Here we have Annville in a nutshell. First the town is preyed upon by an overbearing, egotistical man who uses the citizen’s gullible nature to his advantage, only to be revealed for the fraud he is. It parallels both Jesse Custer and Odin Quincannon simultaneously while also showing exactly why Jesse has never quite fit in here. As the fake God is pulled off camera by other angels, Jesse doesn’t revert back to doubt. Instead, he is incensed at the news that God is missing and vows to do something about it. “C’mon, we’re leaving,” he says as he leaves his father’s church and his own congregation behind. “Tulip wants french fries,” he adds, which draws a smile from his long time girlfriend.
After the debacle with a non-existent God, Annville descends quietly into chaos to the sounds of an acoustic version of Blind Melon’s “No Rain.” Townsfolk react differently to the news that God is missing. First, Quincannon destroys the church, then makes his his daughter out of meat. Which is not the “meat-woman” fans were expecting, but begs the question of whether or not that woman was too much for AMC. To clarify, in the Preacher comics, Odin Quincannon builds a larger than life-size woman out of meat so he can have sex with her/it.

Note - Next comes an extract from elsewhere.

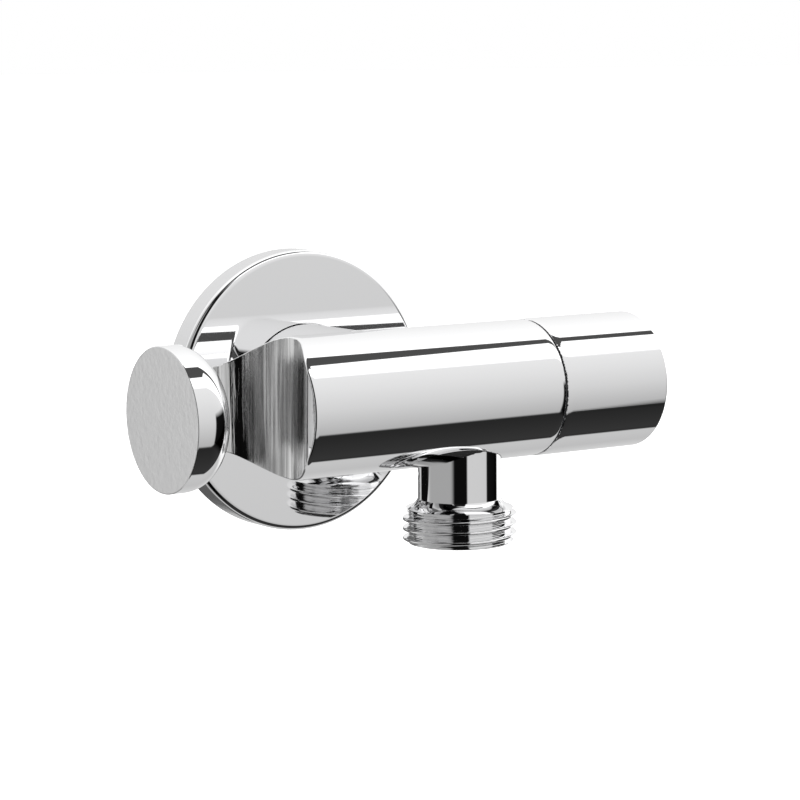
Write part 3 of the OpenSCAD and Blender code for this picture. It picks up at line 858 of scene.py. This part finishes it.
def make_outlet():
    """Outlet with its neck, rounded shoulder, thread and the seat of the check valve."""
    tip, top = outlet_low[2], outlet_high[2]
    groove_top = THREAD_TOP + 0.7
    bore_r = (check_high[0] - check_low[0]) / 2 + 0.05
    bore_low, bore_high = check_low[2] - 0.1, check_high[2] + 0.05
    arc = bulge((SHOULDER_R, groove_top + 0.1), (NECK_R, THREAD_TOP + 2.5), SHOULDER_ARC)
    shoulder = [(r, z, 0) for r, z in arc[:-1]] + [(*arc[-1], 0.25)]
    bore = [(r, z, 0.1) for r, z in ((NECK_R, top), (WAY_R, top), (WAY_R, bore_high), (bore_r, bore_high),
                                     (bore_r, bore_low), (MOUTH_R, bore_low))]
    mouth = [(MOUTH_R, tip, 0.15), (TIP_R, tip, 0.08)]
    outline, normals = round_corners(mouth + threaded_side(groove_top, tip) + shoulder + bore)
    shape = thread_shape(tip + 1.3, tip + 0.02, groove_top + 0.05, groove_top, THREAD_TURN)
    outlet = turned("outlet_nipple_finished", outline, normals, down_axis, SEGMENTS, shape)
    finish_piece(outlet, "valve", "polished_chrome", "outlet_nipple")


FLANGE_RIM = -6.0                   # front edge of the flange's rim
FLANGE_WALL = 1.6
FLANGE_BORE = 12.5
COLLAR_R = 14.9
COLLAR_END = -1.5


def make_flange():
    """Hollow domed cover plate with a collar round the neck and a brushed rim."""
    dome = flange_low[1] - FLANGE_RIM

    def face_y(r):
        return FLANGE_RIM + dome * (1 - (r / FLANGE_R) ** 2)

    inner = FLANGE_R - FLANGE_WALL
    face = [(r, face_y(r), 0) for r in np.linspace(FLANGE_BORE + 0.6, inner, 40)]
    corners = [(FLANGE_BORE, face_y(FLANGE_BORE), 0.2)] + face + \
        [(FLANGE_R, FLANGE_RIM, 1.2), (FLANGE_R, 0, 0.2), (inner, 0, 0.15),
         (inner, FLANGE_RIM + FLANGE_WALL, 0.8), (COLLAR_R, FLANGE_RIM + 1.2, 0.5),
         (COLLAR_R, COLLAR_END, 0.2), (FLANGE_BORE, COLLAR_END, 0.2)]
    outline, normals = round_corners(corners)
    flange = turned("wall_flange_finished", outline, normals, wall_axis, SEGMENTS)
    middle = read_array(flange.data.polygons, "center", 3) / MM
    reach = np.hypot(middle[:, 0], middle[:, 2])
    on_rim = (reach > FLANGE_R - 0.02) & (middle[:, 1] > FLANGE_RIM + 0.3)
    set_faces(flange, [MATERIALS["polished_chrome"], brushed_chrome()], np.where(on_rim, 1, 0))
    finish_piece(flange, "valve", "polished_chrome", "wall_flange")


INLET_WAY_R = 6
INLET_SEAT_R = 8.35
INLET_COLLAR_R, INLET_COLLAR_Y = 12, -2.5
STRAINER_R, STRAINER_Y = 7.55, 10.6


def make_inlet():
    """Brass inlet nipple with its collar inside the flange and the strainer's seat at the tip."""
    low, high = low_high("inlet_nipple")
    start, tip = 0.0, high[1]
    inside = [(INLET_WAY_R, low[1], 0.2), (INLET_SEAT_R, low[1], 0.3),
              (INLET_SEAT_R, INLET_COLLAR_Y, 0.1), (INLET_COLLAR_R, INLET_COLLAR_Y, 0.2),
              (INLET_COLLAR_R, start, 0.2)]
    mouth = [(TIP_R, tip, 0.08), (STRAINER_R, tip, 0.1), (STRAINER_R, STRAINER_Y, 0.1),
             (INLET_WAY_R, STRAINER_Y, 0.1)]
    outline, normals = round_corners(inside + threaded_side(start, tip)[::-1] + mouth)
    shape = thread_shape(0.9, start + 0.01, tip - 0.02, start, 0.0)
    inlet = turned("inlet_nipple_finished", outline, normals, wall_axis, 192, shape)
    finish_piece(inlet, "valve", "turned_brass", "inlet_nipple")


SPRING_WIRE = 0.25                  # radius
SPRING_TURNS = 6


def make_spring():
    """Return spring of the check valve, which shortens as the poppet drops; the coil here keeps one
    length.
    """
    low, high = low_high("check_valve_spring")
    rings, sides = SPRING_TURNS * 48, 12
    turn = np.linspace(0, 2 * math.pi * SPRING_TURNS, rings + 1)[:, None]
    side = np.arange(sides)[None, :] * 2 * math.pi / sides
    out = (high[0] - low[0]) / 2 - SPRING_WIRE + SPRING_WIRE * np.cos(side)
    rise = (high[2] - low[2] - 2 * SPRING_WIRE) * turn / turn[-1]
    height = low[2] + SPRING_WIRE + rise + SPRING_WIRE * np.sin(side)
    points = down_axis(out, turn, height).reshape(-1, 3)
    i, j = np.meshgrid(np.arange(rings), np.arange(sides), indexing="ij")
    j2 = (j + 1) % sides
    walls = np.stack([i * sides + j, (i + 1) * sides + j, (i + 1) * sides + j2, i * sides + j2], -1)
    ends = [list(range(sides)), [len(points) - 1 - k for k in range(sides)]]
    spring = make_object("check_valve_spring_coil", points, walls.reshape(-1, 4).tolist() + ends)
    finish_piece(spring, "valve", "stainless_steel", "check_valve_spring")
    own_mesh(spring)


add_camera()
add_floor()
add_studio()
dress_cad_nodes()
make_cradle()
make_body()
make_handle()
make_outlet()
make_flange()
make_inlet()
make_spring()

Donnie is lethargic and despondent; Emily tries to reassure her kids “nothing has changed;” The two mascots hang themselves under the giant tree; Elementary girls who ride the bus finally had enough of Linus and sodomize (and murder?) him; Tracey’s mother finally puts her daughter out of her misery; And the man who keeps Annville safe, has a heart attack after kinky sex with Pearl, one of the Toadvine Whorehouse girls. With no one to release the pressure at the methane reactor, Annville is wiped off the face of the earth with a catastrophic explosion. All that’s left in the wake of the disaster is The Saint of Killers who has one mission: kill Jesse Custer.

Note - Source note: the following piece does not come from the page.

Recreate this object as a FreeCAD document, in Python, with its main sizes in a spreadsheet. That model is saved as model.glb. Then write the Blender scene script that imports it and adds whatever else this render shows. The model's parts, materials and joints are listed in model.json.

It’s not uncommon for shows to kill off characters fans have come to love, but for a series to kill off all but three characters? That’s new. Preacher ended with a bang, the same way it started, and brought viewers along for one of the weirdest journey’s we’ve seen adapted for TV. Jesse, Cassidy, and Tulip leave Annville in their rear view as they burn out of town on a mission to find God. Their arc in the first season can be summed up in this exchange between the three characters the second season will center around.
Tulip: “So what’s the plan, Jesse?”
Jesse: “The plan is simple: Find God.”
Cassidy: “No offense, Padre, but I’m tired of the God-talk now.”
Jesse: “I am too. That’s why we’re going to go out and actually find God.”
Cassidy: “What, like a road trip? With buckets of guns, sex, drugs, and shady characters dressed in bikinis?”
Jesse: “Yea, I imagine there’ll be a bit of that.”
Cassidy: “I’m in, done.”
Tulip: “I’m sorry. We’re just going to drive around, shooting people, getting wasted, and looking for God?”
Cassidy: “Oh, I am so in!”
Tulip: “And what are you going to do when you find him?”
Jesse: “Well, if God wants our help, we’ll help him. If he doesn’t, we’re going to kick his ass.”
Tulip: “Hmm… Alright b—hes, let’s go!”
Preacher returns for a second season, bringing back its unique brand of sarcasm, violence, humor, and all-around weirdly lovable characters. And now that the Saint of Killers has returned to Earth, it’s really going to be a wild goose.